Поэзия капризна, её может совсем не быть, когда она уже есть всё и всё вокруг звучит её гимнами.
Поэзия — это гора и бездна, падение и восхождение, свет и тьма, и снова свет, озаряющий бездну: «…и тьма не объяла его» (Ин. 1:5). Но горе тому, кто возвеличил себя над поэзией и мнит, что он её создатель.
Поэзия — это когда ты наедине с собой, ты настолько один, что слышен треск высыхающих русел и шорох поднимающихся трав, и голоса забалконного города тают, как изморозь в утренних бликах.
Поэзия не терпит состязаний, как любовь существует вне сравнивания.
Поэзия выбирает главное, образуя на его месте пустоты, которые ничем не заполнить.
Поэзия не только дар, сколько рок, которого не избежать, даже отказавшись от слова, она все равно будет сжигать тебя в невыносимой ясности мига.
— Попробуем теперь поговорить об образах, рифмах, метрах, о свободном стихе и гекзаметре, о мелодике, математике, риторике…
— Хорошо, — отвечает поэт и раскладывает пасьянс из листьев на осенней тропинке, когда за деревьями другие деревья и третьи, и четвёртые, и деревья деревьев, и те, что ещё не деревья, и те ещё те, что деревья всех деревьев, и деревья, от которых уже не далеко и не так страшно.
— Давайте поговорим о поэзии…
А поэт рубит хворост для костра:
— Да отстаньте вы со своим толкованием! Вечер-то какой! А река!
И уже снасти мудрёные на берегу правит. Вот и весь разговор. Что делать? Присаживайтесь к нему и за течением следите, в отражениях мир узнавайте.
Киев на трех сомах стоит. Первый в лаврских шеломах холмы подпирает.
Второй — Остров-Сом, протянувшийся вдоль всего града: усы — деревья, хвост в Десне, глаза — облака над мостами.
На третьем — левобережье черниговское. Сказки, да и только.
Камень-Гоголь посреди Днепра то опустит в воду чело, к весне совсем поникнет, то в янтарное время поднимет голову над притихшей волной: соборы сверкают, птица летит. По мостам перекатывают человеков справа налево, слева направо — так тесто бабушка раскатывала, потом вареники вкусные-превкусные получались.

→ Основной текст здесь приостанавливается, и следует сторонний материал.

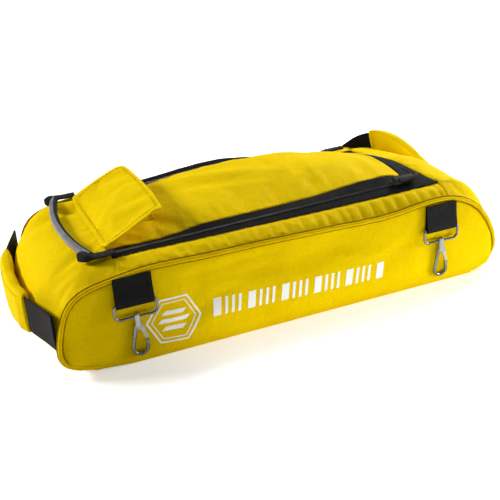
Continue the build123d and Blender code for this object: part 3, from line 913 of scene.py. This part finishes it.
gusset_grids = {}
for name, side in SIDES:
    ob = cloth("gusset_strip_cloth_" + name, gusset_grid(side), (0, 0, 50),
               grow=0.02, pressure=1.2, cap=1.6, bend=0.3)
    place(ob, "shell", "yellow_fabric", "gusset_strip_" + name)
    grid = gusset_grids[side] = grid_of(ob)
    line = grid[:, 11] * 0.6 + grid[:, 12] * 0.4 + np.array([0, 0, 0.25])
    ob = stitches("gusset_zip_seam_" + name, line, (0, side * 0.4, 1), THREAD)
    place(ob, "shell", "yellow_fabric")

# ------------------------------------------------------------------ ends

# across is y and along is the share of the way down; columns as in add_folds
LEFT_END_FOLDS = (
    (-6.5, -40, 0, 54, 9, 0.17, 0.15), (3.0, -40, 0, 74, 12, 0.20, 0.2),
    (-3.2, 60, 0.2, -66, 8, 0.16, 0.12), (-2.6, -50, 0.2, -92, 7, 0.24, 0.14))
RIGHT_END_FOLDS = ((-2.2, 40, 0.2, -74, 8, 0.22, 0.18), (-2.0, 0, 0, 20, 22, 0.3, 0.2))
END_ROWS = 60


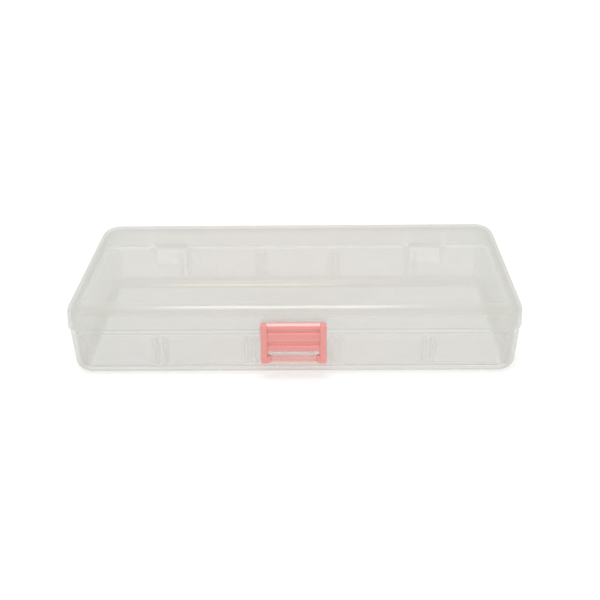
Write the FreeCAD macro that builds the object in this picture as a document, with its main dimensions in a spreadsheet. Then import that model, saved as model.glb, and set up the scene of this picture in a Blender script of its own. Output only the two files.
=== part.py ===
import FreeCAD, Part
import math
import os
import Sketcher
from FreeCAD import Vector, Placement, Rotation

# Slim moulded pencil case: tray, hinged lid and snap latch.
# Millimetres.  +X along the length, -Y is the front (latch side), +Z up.
# Origin: middle of the closed case on the surface it stands on.

doc = FreeCAD.newDocument("pencil_case")

# ---------------------------------------------------------------- dimensions
DIMENSIONS = [
    # closed case
    ("case_length", 200.0),     # outside length of the lid at its rim
    ("case_depth", 99.0),       # outside depth of the lid at its rim
    ("case_height", 34.6),      # table to top of lid
    ("corner_rad", 10.0),       # plan corner radius of the lid rim
    ("seam_height", 20.8),      # height of the tray's shoulder
    ("seam_gap", 0.35),         # open joint between shoulder and lid rim
    # tray
    ("tray_inset", 0.7),        # how far the tray wall stands inside the lid wall
    ("tray_wall", 1.9),
    ("tray_floor", 1.7),
    ("tray_draft", 3.8),        # degrees
    ("tray_bottom_rad", 5.5),
    ("tray_inner_rad", 4.0),
    ("lip_gap", 0.35),          # lip to inside of the lid wall
    ("lip_height", 1.8),
    # divider rails
    ("bay_pitch", 39.2),        # one fifth of the inside length
    ("rail_pitch", 3.4),        # between the two rails of a pair
    ("rail_width", 0.9),
    ("rail_proud", 1.3),
    ("rail_top", 18.2),
    # lid
    ("lid_wall", 1.5),
    ("lid_draft", 2.2),         # degrees
    ("lid_top_rad", 6.5),
    ("lid_inner_rad", 5.0),
    ("catch_width", 19.0),
    ("catch_height", 24.0),     # underside of the catch ridge
    ("catch_proud", 0.75),
    # back hinges
    ("hinge_y", 51.9),
    ("hinge_z", 19.6),
    ("hinge_x", 66.0),          # middle of each hinge from the middle of the case
    ("hinge_barrel_rad", 2.1),
    ("hinge_barrel_half", 8.0),
    ("hinge_stud_rad", 1.2),
    ("hinge_stud_play", 0.05),
    ("hinge_stud_length", 3.2),
    ("hinge_ear_rad", 2.3),
    ("hinge_ear_width", 2.6),
    ("hinge_side_gap", 0.35),
    # latch
    ("latch_y", 51.9),          # pivot, in front of the case middle
    ("latch_z", 10.5),
    ("latch_barrel_rad", 1.95),
    ("latch_barrel_half", 9.8),
    ("latch_clip_gap", 1.9),
    ("latch_pin_rad", 1.25),
    ("latch_pin_play", 0.05),
    ("latch_half_width", 14.3),
    ("latch_arm_width", 3.2),
    ("latch_arm_rad", 2.3),
    ("latch_top", 28.0),
    ("latch_front", 54.2),
    ("latch_back", 51.05),
    ("latch_boss", 0.95),
    ("panel_front", 53.4),
    ("panel_web", 52.7),
    ("panel_bottom", 14.7),
    ("bar_one_low", 25.5),
    ("bar_two_high", 23.6),
    ("bar_two_low", 19.6),
    ("bar_three_high", 17.3),
    ("hook_reach", 50.6),
]
sheet = doc.addObject("Spreadsheet::Sheet", "dims")
for row, (alias, value) in enumerate(DIMENSIONS, start=1):
    sheet.set("A%d" % row, alias)
    sheet.set("B%d" % row, str(value))
    sheet.setAlias("B%d" % row, alias)
doc.recompute()


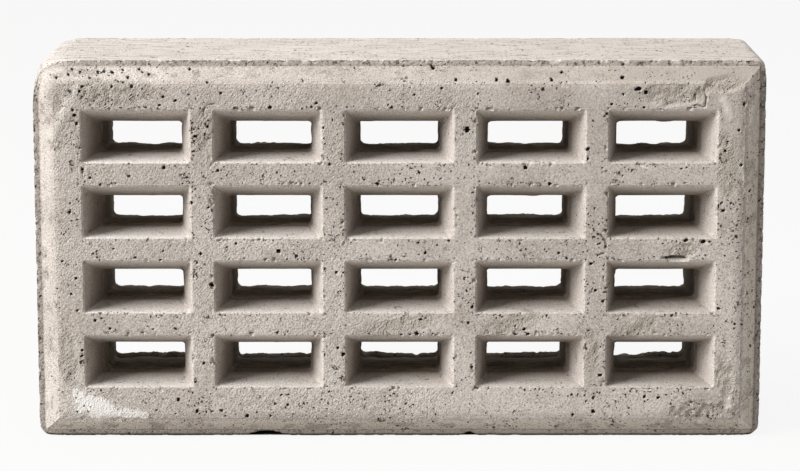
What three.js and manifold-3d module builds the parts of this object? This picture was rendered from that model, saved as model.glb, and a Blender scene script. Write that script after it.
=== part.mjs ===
// A cast concrete ventilation block: one solid with a framed front face and a grid of flared openings.
// Millimetres. +X runs along the block, the front face looks towards -Y, +Z is up.
// The origin is the centre of the bed that the block stands on.
import * as THREE from "three";
import { mergeVertices } from "three/addons/utils/BufferGeometryUtils.js";
import Module from "manifold-3d";

const wasm = await Module();
wasm.setup();

// The block's outside.
const LENGTH = 390;
const HEIGHT = 205;
const DEPTH = 110;
const CORNER_RADIUS = 4.5;
const BACK_ARRIS = 2;

// The front: a narrow ledge all round, then a chamfer that rises to the raised main face.
const LEDGE_WIDTH = 3;
const CHAMFER_RUN = 8.5;
const FACE_RISE = 8;
const FACE_CORNER_RADIUS = 1;

// The grid of openings, centred along the block.
const COLUMNS = 5;
const ROWS = 4;
const COLUMN_PITCH = 70;
const ROW_PITCH = 40.7;
const GRID_CENTRE_HEIGHT = 104;

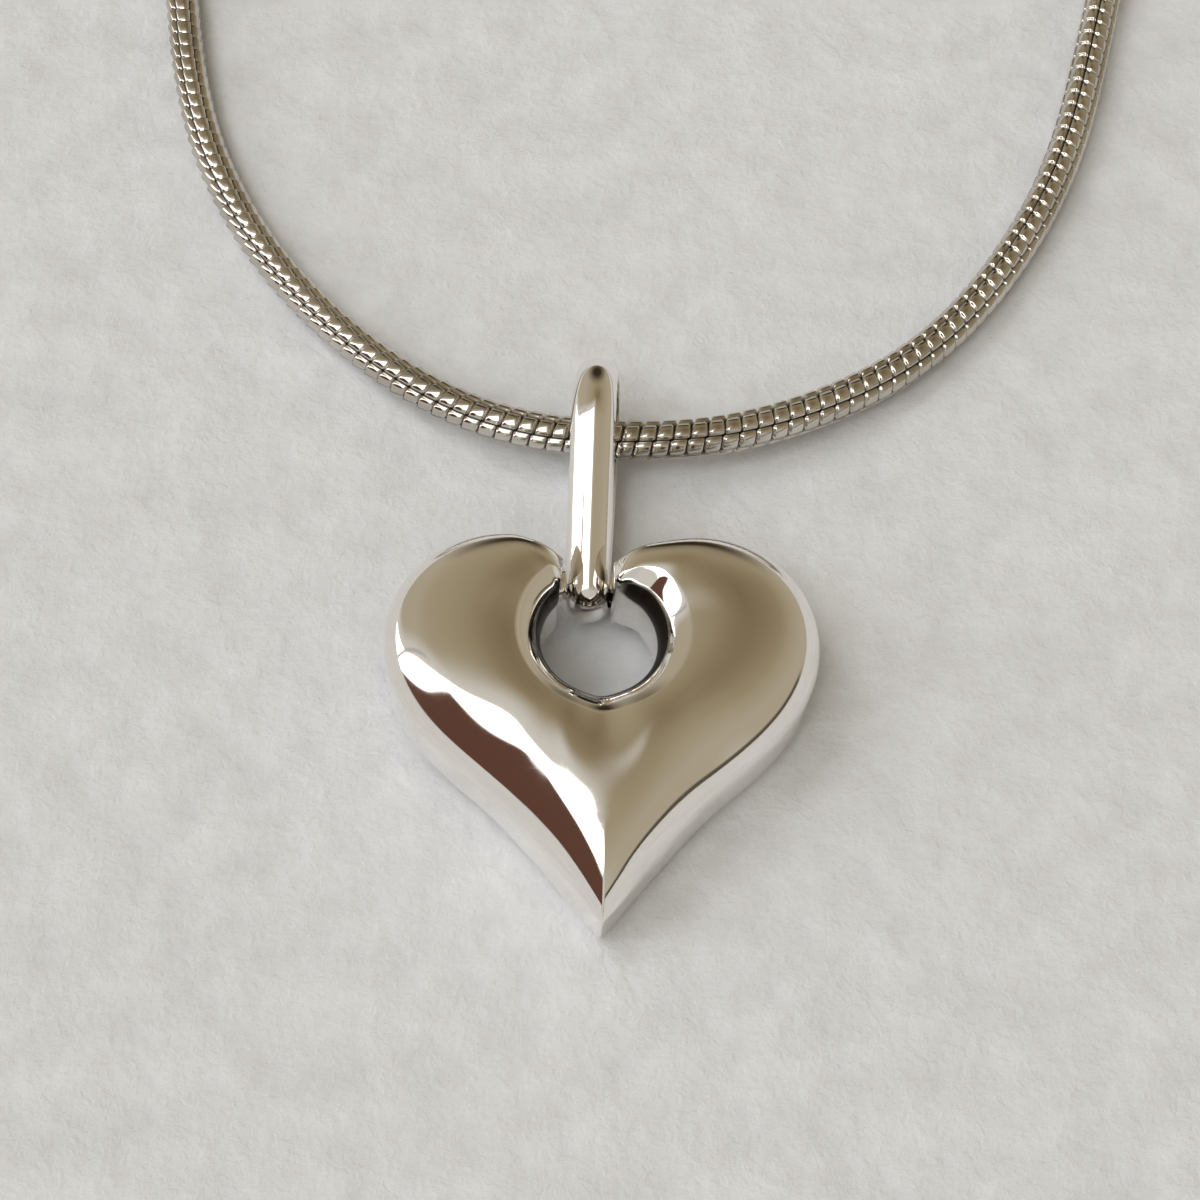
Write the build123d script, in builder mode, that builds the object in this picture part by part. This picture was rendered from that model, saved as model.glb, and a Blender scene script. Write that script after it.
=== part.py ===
"""A puffed heart pendant on a tapered bail, with its round snake chain laid out as a closed loop.

Everything lies on a flat surface at z = 0. +Y runs from the heart's tip up to the clasp, +X to the
right of someone looking at the heart's front. All lengths are in millimetres, all angles in degrees.
"""

import math
import os

from build123d import *

os.makedirs("parts", exist_ok=True)

# Where the pendant lies in the frame, whose origin is the middle of the whole loop on the surface
pendant_x = -2.6
pendant_y = -89.1

# Heart: width over the lobes, thickness at the fullest point, hole across
heart_wide = 16.8
heart_thick = 4.6
hole_wide = 4.5
heart_x = 0.08  # the hole's middle from the pendant's own point
heart_back = 3.58  # and this far towards the tip
heart_rise = 0.70  # its flat back at the hole is this far above the surface
heart_tilt = 3.0  # tip low, cleft raised over the bail
heart_roll = 3.0  # right lobe low

# Slopes of the heart's face, as shares of heart_thick / heart_wide
rim_slope = 1.703  # end of the rounding into the hole, where it meets the face in a line
inner_slope = 0.579  # face at that line, falling towards the hole
outer_slope = 0.710  # face where the shoulder starts, falling outwards
shoulder_slope = 4.675  # end of the shoulder, where the tighter edge starts

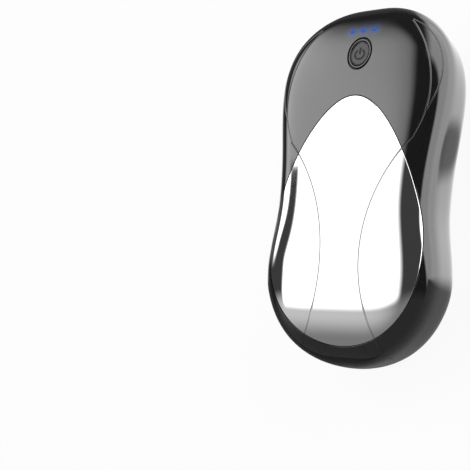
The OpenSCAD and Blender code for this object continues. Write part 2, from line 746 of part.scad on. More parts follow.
module inlet_shell() color("#b9bcc2") translate([inlet_x, port_y - port_recess, part_z + inlet_z])
    difference() {
        slot(inlet_w, inlet_h, -inlet_l, 0);
        slot(inlet_w - 2 * shell_t, inlet_h - 2 * shell_t, -inlet_l + shell_t, over);
    }

module inlet_tongue() color("#26262a") translate([inlet_x, port_y - port_recess, part_z + inlet_z]) {
    back = -inlet_l + shell_t + rest_gap;
    thinner = 2 * (shell_t + rest_gap);
    slot(inlet_w - thinner, inlet_h - thinner, back, back + inlet_back_t);
    block([-inlet_tongue_w / 2, back, -inlet_tongue_t / 2],
        [inlet_tongue_w / 2, back + inlet_back_t + inlet_tongue_l, inlet_tongue_t / 2]);
}

module power_coil() color("#4a4a4e") translate([coil_x, coil_y, part_z + board_top + rest_gap]) {
    cylinder(h = coil_core_h, d = coil_d);
    cylinder(h = coil_h, d = coil_core_d);
    translate([0, 0, coil_core_h]) cylinder(h = coil_h - 2 * coil_core_h, d = coil_d - coil_core_h);
    translate([0, 0, coil_h - coil_core_h]) cylinder(h = coil_core_h, d = coil_d);
}

module control_chips() color("#202024") for (x = [chip_left_x, chip_right_x])
    translate([x - chip_w / 2, chip_y - chip_w / 2, part_z + board_top + rest_gap])
        cube([chip_w, chip_w, chip_t]);

module smoothing_caps() color("#c4c6ca") for (i = [0, 1])
    translate([-cap_x, board_low + cap_on_board + i * cap_step, part_z + board_top + rest_gap])
        rotate_extrude() polygon([[0, 0], [cap_d / 2, 0], [cap_d / 2, cap_groove * 2],
            [cap_d / 2 - cap_groove, cap_groove * 3], [cap_d / 2, cap_groove * 4],
            [cap_d / 2, cap_h - cap_groove], [cap_d / 2 - cap_groove, cap_h], [0, cap_h]]);

// A cell that lies along Y, its raised cap towards the head
module cell() translate([0, cell_low, part_z]) rotate([-90, 0, 0]) rotate_extrude() polygon([[0, 0],
    [cell_d / 2 - crimp_d, 0], [cell_d / 2, crimp_d], [cell_d / 2, cell_l - crimp_y],
    [cell_d / 2 - crimp_d, cell_l - crimp_y + crimp_d], [cell_d / 2, cell_l - crimp_y + 2 * crimp_d],
    [cell_d / 2, cell_l - button_cap_h - crimp_d], [cell_d / 2 - crimp_d, cell_l - button_cap_h],
    [button_cap_d / 2, cell_l - button_cap_h], [button_cap_d / 2, cell_l], [0, cell_l]]);
module cell_left() color("#2f6fb0") translate([-cell_x, 0, 0]) cell();
module cell_right() color("#2f6fb0") translate([cell_x, 0, 0]) cell();

module cell_insulators() color("#e6e2d2") for (s = [-1, 1])
    translate([s * cell_x, cell_high - button_cap_h + rest_gap, part_z]) rotate([-90, 0, 0])
        ring(insulator_d, button_cap_d + 2 * rest_gap, insulator_t);

module cell_tabs() color("#c8cacf") translate([0, 0, part_z]) {
    tail_tab_y = cell_low - tab_t - rest_gap;
    for (y = [cell_high + rest_gap, tail_tab_y])
        block([-cell_x - tab_w / 2, y, -tab_w / 2], [cell_x + tab_w / 2, y + tab_t, tab_w / 2]);
    block([-lead_d, tail_tab_y, lead_low_z - lead_d], [lead_d, tail_tab_y + tab_t, 0]);
}

// A lead along Y that ends in a dot of solder
module lead(x, z, y0, dot_z) translate([x, 0, part_z]) {
    translate([0, lead_end_y, z]) rotate([90, 0, 0]) cylinder(h = lead_end_y - y0, d = lead_d);
    translate([0, lead_end_y, dot_z]) cylinder(h = solder_h, d = solder_d);
}
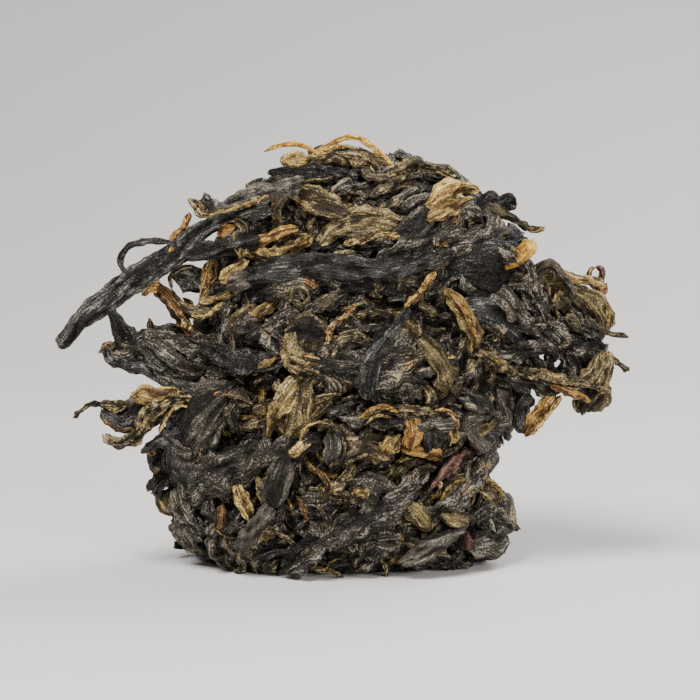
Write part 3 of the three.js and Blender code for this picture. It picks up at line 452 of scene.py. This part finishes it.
# A well-spaced smooth line through a few points.
def smoothRoute(points, count):
    points = np.asarray(points, float)
    gaps = np.linalg.norm(np.diff(points, axis=0), axis=1)
    knots = np.concatenate([[0], np.cumsum(gaps)])
    slopes = np.gradient(points, knots, axis=0)
    dense = np.linspace(0, knots[-1], 240)
    piece = np.clip(np.searchsorted(knots, dense, side="right") - 1, 0, len(gaps) - 1)
    span = gaps[piece][:, None]
    t = ((dense - knots[piece])[:, None]) / span
    line = (
        points[piece] * (2 * t**3 - 3 * t**2 + 1) + slopes[piece] * span * (t**3 - 2 * t**2 + t)
        + points[piece + 1] * (3 * t**2 - 2 * t**3) + slopes[piece + 1] * span * (t**3 - t**2))
    run = np.concatenate([[0], np.cumsum(np.linalg.norm(np.diff(line, axis=0), axis=1))])
    even = np.linspace(0, run[-1], count)
    return np.stack([np.interp(even, run, line[:, i]) for i in range(3)], -1), run[-1]


# Collects leaves of one kind into one mesh.
class Heap:
    def __init__(self):
        self.places, self.corners, self.sheets, self.looks, self.start = [], [], [], [], 0

    # grid: rings x sides places, closed round and capped at both ends. spread: the same for the flat map,
    # with one more column. looks: ring x side x 3 values between 0 and 1.
    def addTube(self, grid, spread, looks):
        rings, sides = grid.shape[:2]
        middles = np.stack([grid[0].mean(0), grid[-1].mean(0)])
        self.places.append(np.concatenate([grid.reshape(-1, 3), middles]))
        ends = np.stack([looks[0].mean(0), looks[-1].mean(0)])
        self.looks.append(np.concatenate([looks.reshape(-1, 3), ends]))
        ring, side = np.meshgrid(np.arange(rings - 1), np.arange(sides), indexing="ij")
        after = (side + 1) % sides
        quads = np.stack([ring * sides + side, (ring + 1) * sides + side,
                          (ring + 1) * sides + after, ring * sides + after], -1).reshape(-1, 4)
        sheet = np.stack([spread[ring, side], spread[ring + 1, side],
                          spread[ring + 1, side + 1], spread[ring, side + 1]], 2).reshape(-1, 4, 2)
        one, two, three, four = quads.T
        triangles = np.concatenate([np.stack([one, two, three], -1), np.stack([one, three, four], -1)])
        sheets = np.concatenate([sheet[:, [0, 1, 2]], sheet[:, [0, 2, 3]]])
        turn = np.arange(sides)
        after = (turn + 1) % sides
        last = (rings - 1) * sides
        startCap = np.stack([np.full(sides, rings * sides), turn, after], -1)
        endCap = np.stack([np.full(sides, rings * sides + 1), last + after, last + turn], -1)
        first, final = spread[0], spread[-1]
        startSheet = np.stack([first[:-1] * [1, 0] + first.mean(0) * [0, 1], first[:-1], first[1:]], 1)
        endSheet = np.stack([final[:-1] * [1, 0] + final.mean(0) * [0, 1], final[1:], final[:-1]], 1)
        self.corners.append(np.concatenate([triangles, startCap, endCap]) + self.start)
        self.sheets.append(np.concatenate([sheets, startSheet, endSheet]))
        self.start += rings * sides + 2

    def build(self, name, slot):
        places = np.concatenate(self.places) * mm
        corners = np.concatenate(self.corners)
        mesh = bpy.data.meshes.new(name)
        mesh.vertices.add(len(places))
        mesh.vertices.foreach_set("co", places.ravel())
        mesh.loops.add(corners.size)
        mesh.loops.foreach_set("vertex_index", corners.ravel())
        mesh.polygons.add(len(corners))
        mesh.polygons.foreach_set("loop_start", np.arange(0, corners.size, 3))
        mesh.update(calc_edges=True)
        sheet = mesh.uv_layers.new(name="LeafMap")
        sheet.data.foreach_set("uv", np.concatenate(self.sheets).ravel())
        looks = np.concatenate(self.looks)
        colours = mesh.color_attributes.new(name="leaf", type="FLOAT_COLOR", domain="POINT")
        colours.data.foreach_set("color", np.concatenate([looks, np.ones((len(looks), 1))], 1).ravel())
        mesh.polygons.foreach_set("use_smooth", np.ones(len(corners), bool))
        mesh.validate()
        piece = bpy.data.objects.new(name, mesh)
        bpy.context.collection.objects.link(piece)
        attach(piece, "root")
        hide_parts(node)
        print(name, len(corners), "triangles")
        return piece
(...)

Днепр выгибается под Украинкой и стихает. Болеет река, болит. И холмы за неё болят, и озёра её проворные с полями заливными запевными. Что же ты, стольный Киев, наделал? Что ж ты реку-то свою гордую разлил-обезруслил, от бесчинства не удержался?
Молчит Город. Всем асфальтом, бетоном молчит. Только причалы металлом скрежещут да окна горят.
Как же теперь, Город? Точат твои холмы черви электрические. Дрожат купола. Как же ты теперь, Киев? Молчит каштанами, тополями последними молчит. Киев, Киев!
Река тебя подняла над равнинами. Река — время твоё. Долгие тропинки с холмов татарских петляют. Кашляет Подол трамваями. Не выносит Город-Витязь времени электрического, суетливого, к реке прижимается, всматривается, щурится и ладонью воду грустную подгоняет: «Плыви, Царь-Река, гордый Днепр! Волнуй берега, балуй берега! К черным водам неси изумруд!»
Уходят сомы от Киева из ям днепровских, и Остров-Сом уйдет, не удержат мосты. И каштаны однажды осенью не застучат по тротуарам, и имя другое станет мегаполису будущего, и холмы в бетонных панцирях, и Лавру с левого берега не увидишь — уйдут Сомы.
Поэзия, как река городу, пересохнет — и город опустеет, нет, не от жажды опустеет — ему отражаться нужно, себя узнавать. Никак без поэзии нельзя, это без стихов можно, без многого можно, а без неё никак, хоть шепотком, а звучать будет. И Днепр охранит Киев, вернётся город к себе. И бетон покорится ему, и народы его возликуют.
Лети, Град-Витязь, слепи лаврскими щитами язычников на всех рубежах! Храни свою реку, всеми холмами держись её! Время церквей твоих, звонкоголосый Киев, и слова наши — слава тебе и вера твоя!